8. Le problème qui se pose à ce niveau est celui de trouver les meilleures compétences possibles de sa communauté qui vont accompagner le pouvoir dans l’atteinte de la trajectoire tracée par les pères de l’indépendance. Aucun congolais ne pourra se plaindre, si un pouvoir en particulier, entouré majoritairement des gens compétents et consciencieux issus de sa communauté a permis au Congo d’atteindre le progrès social ou son plein développement pour le bien-être national.

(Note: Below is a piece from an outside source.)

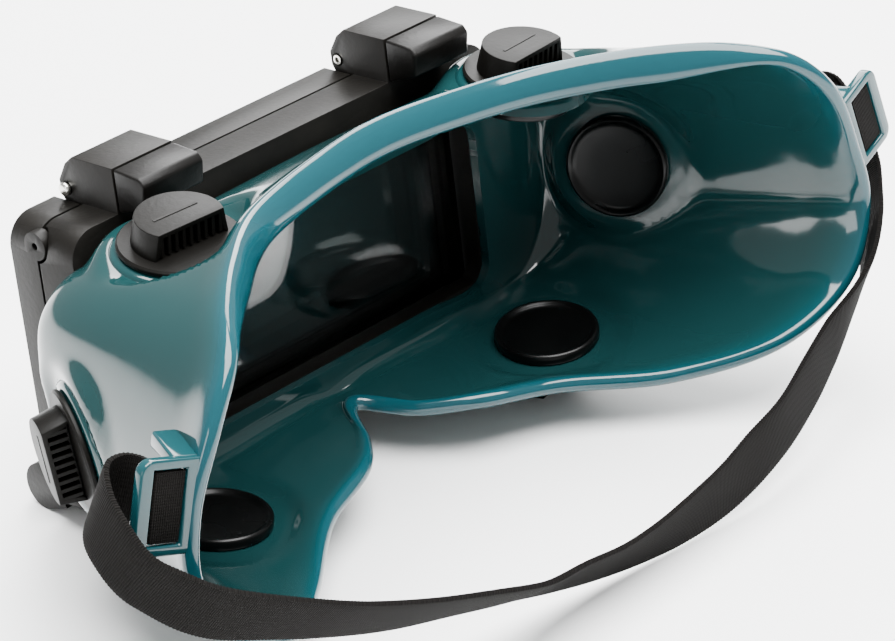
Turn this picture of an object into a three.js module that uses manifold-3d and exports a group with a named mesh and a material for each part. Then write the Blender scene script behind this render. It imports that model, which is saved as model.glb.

9. L’enjeu intellectuel aujourd’hui est d’approfondir la réflexion sur la réalité socioanthropologique de la conception et de la perception du pouvoir en République démocratique du Congo afin de jeter les bases des réformes futures de nos institutions, qui doivent mieux refléter notre identité nationale. Par exemple, on pourrait opter pour une gouvernance rotative en fonction de nos quatre zones d’influence (les bakongo, les bangala, les baswahili et le Grand Kasaï). Cela ne constituerait en aucun cas le tribalisme si l’on considère le point de vue strictement congolais ou de la réalité de l’identité congolaise.
10. Le Congo est riche dans sa diversité et celle-ci doit constituer sa force. Or, jusqu’à maintenant cette diversité est plutôt sa faiblesse, car on n’arrive pas à regarder notre réalité en face et l’assumer. Il est dangereux sur le plan intellectuel de critiquer une réalité socio-anthropologique à partir d’une théorie ou d’un modèle qui ne lui correspond pas.
11. Il est de notre responsabilité en tant qu’intellectuel de théoriser nos propres réalités vécues pour adapter au mieux notre gouvernance afin d’atteindre la trajectoire tracée par les pères de l’indépendance. Cela permettra également d’exister en tant que nation dans un monde globalisé.